I won't bore anyone with my thoughts, because I've stated them more than once in other posts. Suffice it to say that I find this area filled with the rudest, most self-absorbed people I've ever had the bad luck to live around.
Maybe it's not the people in the DC Metro area with the attitude. Some of you might be giving off negative vibes. I can usually strike up a conversation with some one just about any where I go. Except on the Metro. I rarely talk to anyone when riding Metro. I say hi, good morning, or good afternoon to people I make eye contact with. Everyone I work with speaks and usually will stop for a conversation unless they are in a hurry. I was at a store today and the cashier went out of his way to let some us know that his line was open. It saved us a lot of time. Yes there are some rude people in service work but most are friendly. I think some people are just unhappy living in this area and see everything through that negative lens.
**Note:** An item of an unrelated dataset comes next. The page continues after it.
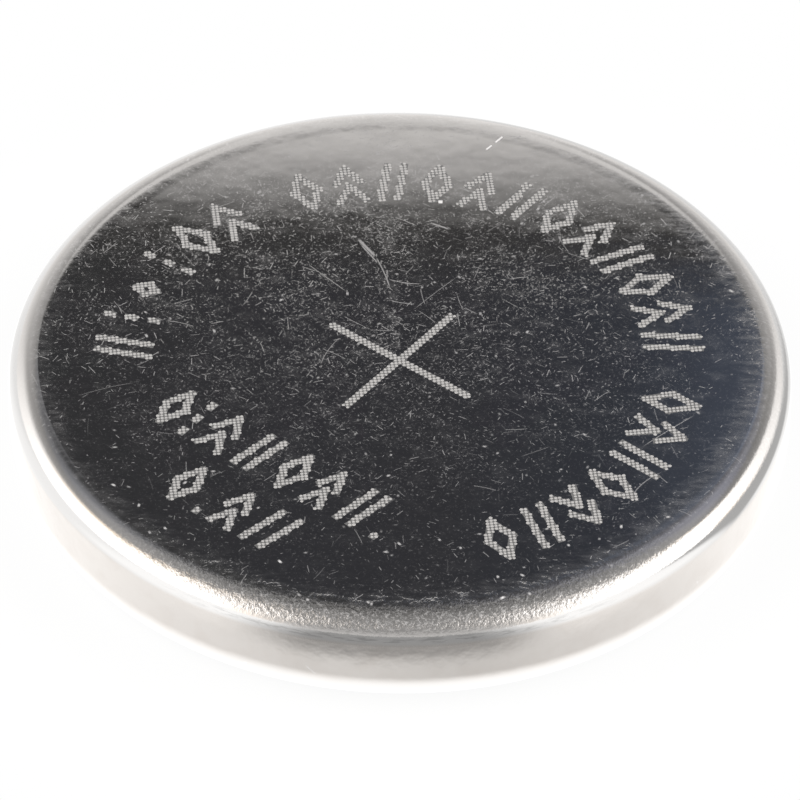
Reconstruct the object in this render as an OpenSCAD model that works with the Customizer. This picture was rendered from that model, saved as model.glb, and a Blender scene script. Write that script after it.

Yes - How many times will you post the same drivel? Your hatred of DC is so apparent.
It's a very Dinglericious question. In fact, a good number of the OP's posts and threads and their areas of interest (racial issues, the VA/DC and Minnesota boards) are very dinglericious. I'm just sayin'.....
I think YoAdrian could have been talking about Connecticut. I can honestly say that most people in that entire state are the most cold, self-absorbed people you would meet on this planet. I've bounced around this country and Ct is the most unfriendly state by far.
I'm not a chatty Cathy, but I have found myself in conversations with strangers here, even on the Metro. More often it's from just being out and about in the city. I think our common factor of being transplants puts us on a level playing field. There's not a lot of folks snubbing you for being an outsider here. I'd take Manhattan over D.C., but home is here now, and yeah, I'm lovin' it.